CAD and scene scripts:
· · · · · · ·
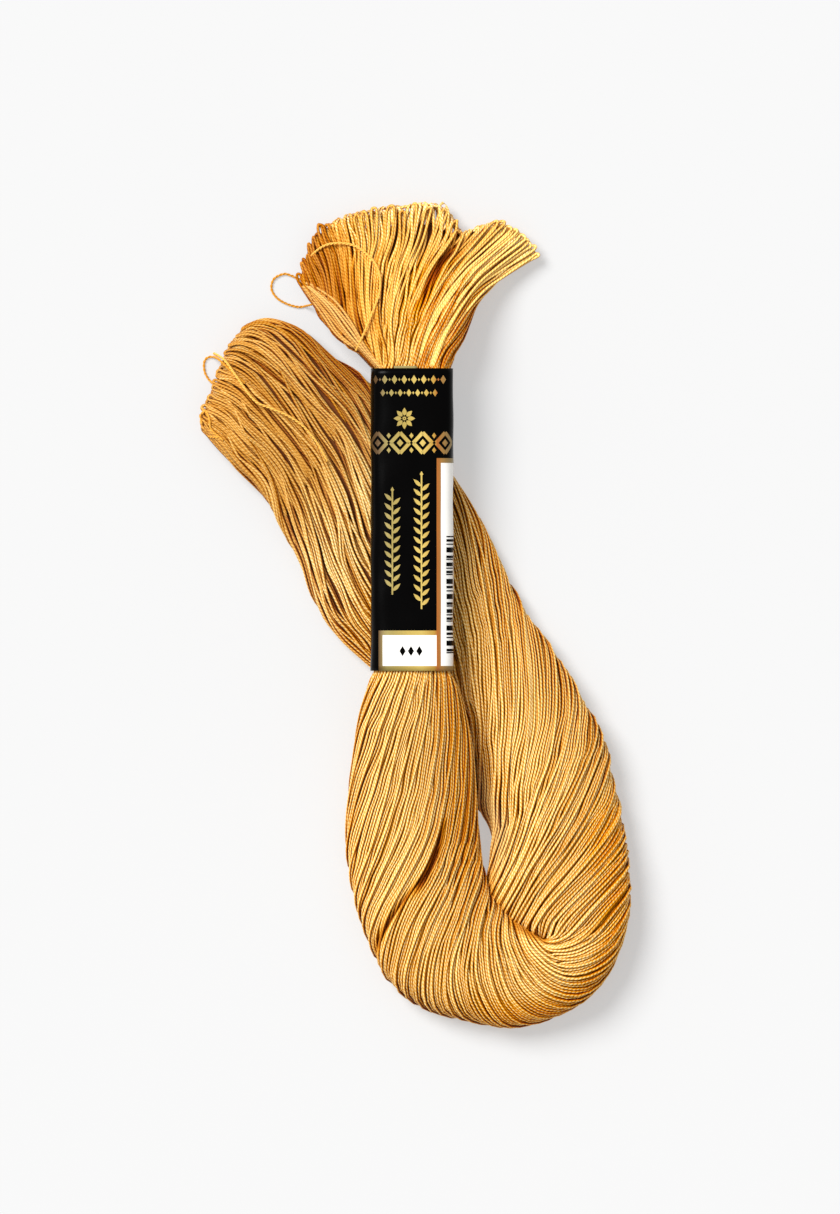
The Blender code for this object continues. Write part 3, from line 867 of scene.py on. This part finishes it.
def cotton_in_shade():
    """The same cotton deep in the hank, which keeps out nearly all light, so that it is seen
    only as the brown between strands: its dark brown is painted shade. Its grain is a thread's
    width, about 1 mm."""
    material, tree, shader = new_material("cotton_in_shade")
    _, colour = mottled(tree, 900.0, "#6A3204", "#844408")
    tree.links.new(colour, shader.inputs["Base Color"])
    shader.inputs["Roughness"].default_value = 0.9
    return material


def printed_paper(name, dark, light, roughness, gloss):
    """Paper with a printed or bare face. Calendered fibre leaves a faint mottle, 0.5 mm across,
    and a very shallow tooth, so that reflections break up a little."""
    material, tree, shader = new_material(name)
    mottle, colour = mottled(tree, 2000.0, dark, light, 3.0)
    bump = node(
        tree, "ShaderNodeBump", {"Height": mottle, "Distance": 0.00001, "Strength": 0.5}
    ).outputs[0]
    worn = node(tree, "ShaderNodeMapRange", {
        "Value": mottle, "To Min": roughness - 0.04, "To Max": roughness + 0.06,
    }).outputs[0]
    tree.links.new(colour, shader.inputs["Base Color"])
    tree.links.new(worn, shader.inputs["Roughness"])
    tree.links.new(bump, shader.inputs["Normal"])
    shader.inputs["Specular IOR Level"].default_value = gloss
    return material


# The gold's colour from the left edge of the band to the right one: painted shade at the left,
# the ink's own yellow on the face, and a painted orange reflection of the thread at the right.
GOLD_WITH_PAINTED_LIGHT = (
    (0.1, "#5A3E14"), (0.2, "#9A8A4C"), (0.45, "#BFA450"), (0.62, "#D0B45C"), (0.77, "#BE9238"),
    (0.81, "#B0621E"), (0.86, "#A87A3A"),
)


def gold_ink():
    """Bronze powder ink: flat metal flakes in varnish, yellow on the face, with painted shade
    that turns it brown at the left shoulder and a painted reflection of the thread that turns
    it orange where the right shoulder turns away."""
    material, tree, shader = new_material("bronze_powder_ink")
    place = node(tree, "ShaderNodeTexCoord").outputs["Object"]
    across = node(tree, "ShaderNodeSeparateXYZ", {0: place}).outputs[0]
    share = node(tree, "ShaderNodeMapRange", {
        "Value": across,
        "From Min": (ORIGIN[0] - BAND_WIDTH / 2) * MM,
        "From Max": (ORIGIN[0] + BAND_WIDTH / 2) * MM,
    }).outputs[0]
    painted_shade_and_reflection = node(tree, "ShaderNodeValToRGB", {"Fac": share})
    stops = painted_shade_and_reflection.color_ramp.elements
    stops[0].color = linear("#463010")
    stops[1].color = linear("#8A7A4E")
    for position, colour in GOLD_WITH_PAINTED_LIGHT:
        stops.new(position).color = linear(colour)
    # The flakes vary in brightness at random, as painted glints.
    flake = node(
        tree, "ShaderNodeTexNoise", {"Vector": place, "Scale": 3500.0, "Detail": 2.0}
    ).outputs["Fac"]
    painted_flake_glint = node(
        tree, "ShaderNodeMapRange", {"Value": flake, "To Min": 0.85, "To Max": 1.15}
    ).outputs[0]
    colour = node(
        tree, "ShaderNodeHueSaturation", {"Value": painted_flake_glint, "Color": painted_shade_and_reflection.outputs["Color"]}
    ).outputs[0]
    tree.links.new(colour, shader.inputs["Base Color"])
    shader.inputs["Metallic"].default_value = 0.25
    shader.inputs["Roughness"].default_value = 0.45
    return material


def backlit_acrylic():
    """Opal acrylic lit a little from behind, as under small goods photographed on white, which
    leaves soft pale shadows."""
    material, tree, shader = new_material("backlit_opal_acrylic")
    _, colour = mottled(tree, 3.0, "#A2A2A2", "#A4A4A4")
    tree.links.new(colour, shader.inputs["Base Color"])
    shader.inputs["Roughness"].default_value = 0.9
    shader.inputs["Specular IOR Level"].default_value = 0.0
    shader.inputs["Emission Color"].default_value = (1, 1, 1, 1)
    shader.inputs["Emission Strength"].default_value = FLOOR_GLOW
    return material


# The hank of thread


def strand_tones(count, places, length, seed):
    """How bright each strand is at each of its points, from about -1 to 1."""
    own = np.random.default_rng(seed).normal(0, 0.5, count)
    patches = smooth_noise(seed + 1, 16, 13)
    flicker = smooth_noise(seed + 2, count, 60)
    base = np.arange(count) / count
    rows = [
        own + 0.6 * patches(base, p / length) + 0.45 * flicker(base, p / length) for p in places
    ]
    return np.clip(np.stack(rows, axis=1), -1.3, 1.3)


def open_to_air(to_end):
    """How free of its neighbours a strand is, for how far it is from the tip of its loop."""
    return np.clip(1 - to_end / END_OPEN_LENGTH, 0, END_OPEN_MOST)


def build_strands(hank, cotton):
    """The layers of strands, in a few pieces each."""
    pieces = []
    places = hank.places()
    open_air = open_to_air(np.minimum(places, hank.length - places))
    for layer in (0, 1, 2):
        paths, shades, outward, casts, paler, tops = strand_paths(hank, layer)
        room = room_beside(paths, outward, tops)
        tones = strand_tones(len(paths), places, hank.length, 41 + layer) + paler
        shades = np.clip(shades, 0, SHADE_MOST)
        sides = SIDES_UNDER if layer == 1 else SIDES
        for first in range(0, len(paths), STRANDS_PER_PIECE):
            part = slice(first, first + STRANDS_PER_PIECE)
            looks = (tones[part], shades[part], casts[part])
            pieces.append(tubes(
                f"strands_{layer + 1}_{first // STRANDS_PER_PIECE + 1}", paths[part],
                STRAND_WIDTH / 2, cotton, looks, 3, sides, outward[part],
                [side[part] for side in room], open_air,
            ))
    return pieces


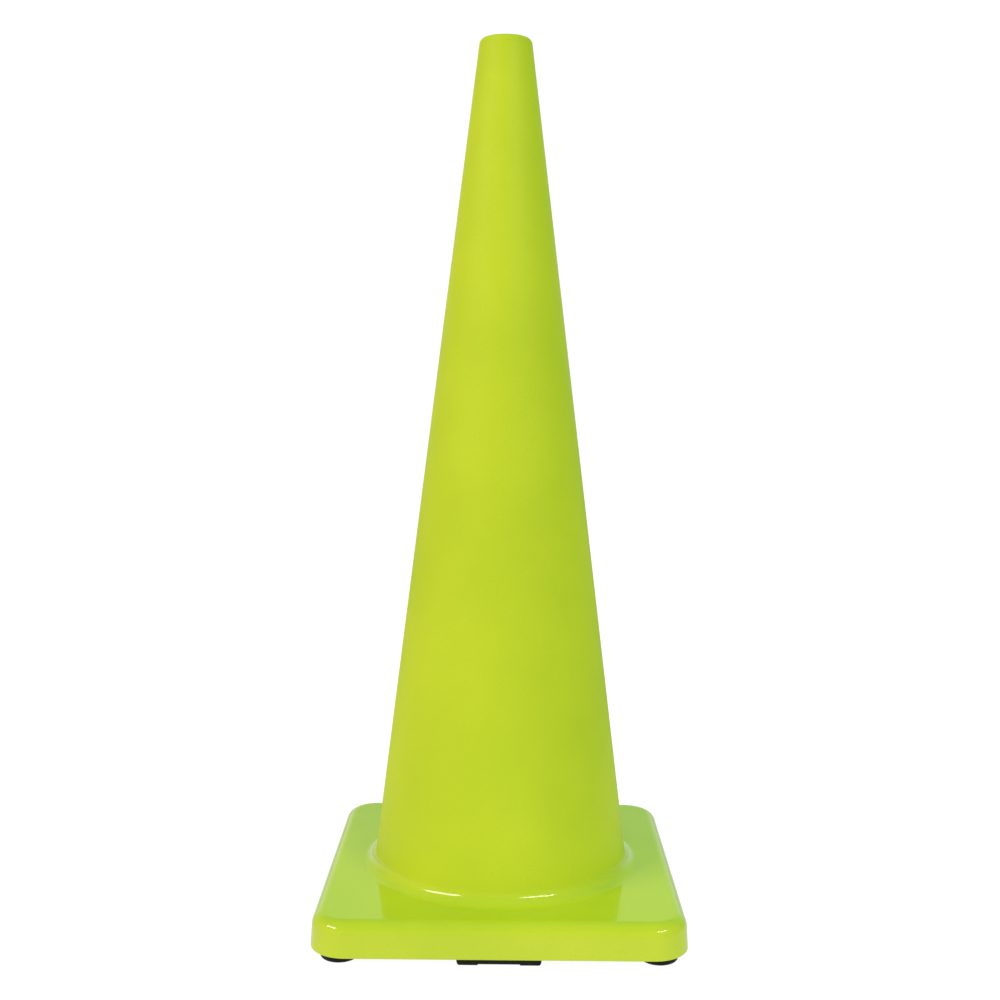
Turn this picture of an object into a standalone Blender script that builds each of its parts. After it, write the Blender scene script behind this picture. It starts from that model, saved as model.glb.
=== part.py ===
"""Traffic cone with a square weighted base, 36 inches tall.

The cone and the cover of its base are one thin moulding. A ballast ring fills
the underside of the cover, and eight feet plug into the ballast from below.

Metres, +Z up. The origin is on the ground, on the cone's axis. The sides of
the base are square to X and Y, and -Y is the front.
"""

import math

import bmesh
import bpy
from mathutils import Matrix, Vector

# Overall size.
HEIGHT = 0.9144
BASE_HALF = 0.1867
BASE_TOP = 0.0443
SKIRT_BOTTOM = 0.0095
SIDE_DRAFT = 0.0014
CORNER_RADIUS = 0.037
EDGE_RADIUS = 0.013
LIP_CHAMFER = 0.0008

# The cone's outer wall is straight. Its radius is given where the wall's line
# meets the height of the base's top and the height of the cone's tip.
CONE_FOOT_RADIUS = 0.1367
CONE_TIP_RADIUS = 0.0267
FILLET_REACH = 0.015
FILLET_RISE = 0.015
SHOULDER_RADIUS = 0.007
HOLE_RADIUS = 0.0175
HOLE_CHAMFER = 0.0008
TIP_THICKNESS = 0.0035

# Wall thicknesses of the moulding.
CONE_WALL = 0.0025
COVER_WALL = 0.003

# Ballast ring.
GAP = 0.0003
WEIGHT_BOTTOM = 0.014
WEIGHT_MOUTH_RADIUS = 0.1395
WEIGHT_THROAT_RADIUS = 0.1385
MOUTH_CHAMFER = 0.003
WEIGHT_EDGE_RADIUS = 0.003

# Feet.
FOOT_CENTRE = 0.157
FOOT_RADIUS = 0.0195
FOOT_ROUND = 0.0035
SPIGOT_RADIUS = 0.0085
SPIGOT_HEIGHT = 0.009
BAR_FRONT = 0.179
BAR_DEPTH = 0.022
BAR_LENGTH = 0.083
BAR_ROUND = 0.003
BAR_PAD_LENGTH = 0.0205
BAR_PAD_DROP = 0.001

# Facets.
CORNER_STEPS = 6
SIDE_STEPS = 12
RING_POINTS = 4 * (CORNER_STEPS + SIDE_STEPS)
FOOT_POINTS = 28
SPIGOT_POINTS = 16
ARC_STEPS = 5

WALL_SLOPE = (CONE_FOOT_RADIUS - CONE_TIP_RADIUS) / (HEIGHT - BASE_TOP)
WALL_ANGLE = math.atan(WALL_SLOPE)


def clear_scene():
    for obj in list(bpy.data.objects):
        bpy.data.objects.remove(obj, do_unlink=True)


def make_material(name, colour, roughness):
    material = bpy.data.materials.new(name)
    material.use_nodes = True
    shader = material.node_tree.nodes["Principled BSDF"]
    shader.inputs["Base Color"].default_value = (*colour, 1.0)
    shader.inputs["Roughness"].default_value = roughness
    shader.inputs["Metallic"].default_value = 0.0
    return material


def wall_radius(z):
    """Outer radius of the cone's straight wall at height z."""
    return CONE_FOOT_RADIUS - (z - BASE_TOP) * WALL_SLOPE


def square_ring(half, z, corner=None):
    """Rounded square, anticlockwise from the +X side's end at the +X +Y corner."""
    if corner is None:
        corner = CORNER_RADIUS - (BASE_HALF - half)
    centre = half - corner
    ring = []
    for quarter in range(4):
        turn = Matrix.Rotation(math.radians(90 * quarter), 3, "Z")
        for step in range(CORNER_STEPS + 1):
            angle = math.radians(90) * step / CORNER_STEPS
            x = centre + corner * math.cos(angle)
            y = centre + corner * math.sin(angle)
            ring.append(turn @ Vector((x, y, z)))
        for step in range(1, SIDE_STEPS):
            x = centre - 2 * centre * step / SIDE_STEPS
            ring.append(turn @ Vector((x, half, z)))
    return ring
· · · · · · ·
* **INSTRUCTION**
Begin at the line containing "Turn this picture", end at the line containing "WEIGHT_EDGE_RADIUS = 0.003", and reproduce every line in that range exactly, both ends included.

* **OUTPUT FOR THIS TASK**
Turn this picture of an object into a standalone Blender script that builds each of its parts. After it, write the Blender scene script behind this picture. It starts from that model, saved as model.glb.
=== part.py ===
"""Traffic cone with a square weighted base, 36 inches tall.

The cone and the cover of its base are one thin moulding. A ballast ring fills
the underside of the cover, and eight feet plug into the ballast from below.

Metres, +Z up. The origin is on the ground, on the cone's axis. The sides of
the base are square to X and Y, and -Y is the front.
"""

import math

import bmesh
import bpy
from mathutils import Matrix, Vector

# Overall size.
HEIGHT = 0.9144
BASE_HALF = 0.1867
BASE_TOP = 0.0443
SKIRT_BOTTOM = 0.0095
SIDE_DRAFT = 0.0014
CORNER_RADIUS = 0.037
EDGE_RADIUS = 0.013
LIP_CHAMFER = 0.0008

# The cone's outer wall is straight. Its radius is given where the wall's line
# meets the height of the base's top and the height of the cone's tip.
CONE_FOOT_RADIUS = 0.1367
CONE_TIP_RADIUS = 0.0267
FILLET_REACH = 0.015
FILLET_RISE = 0.015
SHOULDER_RADIUS = 0.007
HOLE_RADIUS = 0.0175
HOLE_CHAMFER = 0.0008
TIP_THICKNESS = 0.0035

# Wall thicknesses of the moulding.
CONE_WALL = 0.0025
COVER_WALL = 0.003

# Ballast ring.
GAP = 0.0003
WEIGHT_BOTTOM = 0.014
WEIGHT_MOUTH_RADIUS = 0.1395
WEIGHT_THROAT_RADIUS = 0.1385
MOUTH_CHAMFER = 0.003
WEIGHT_EDGE_RADIUS = 0.003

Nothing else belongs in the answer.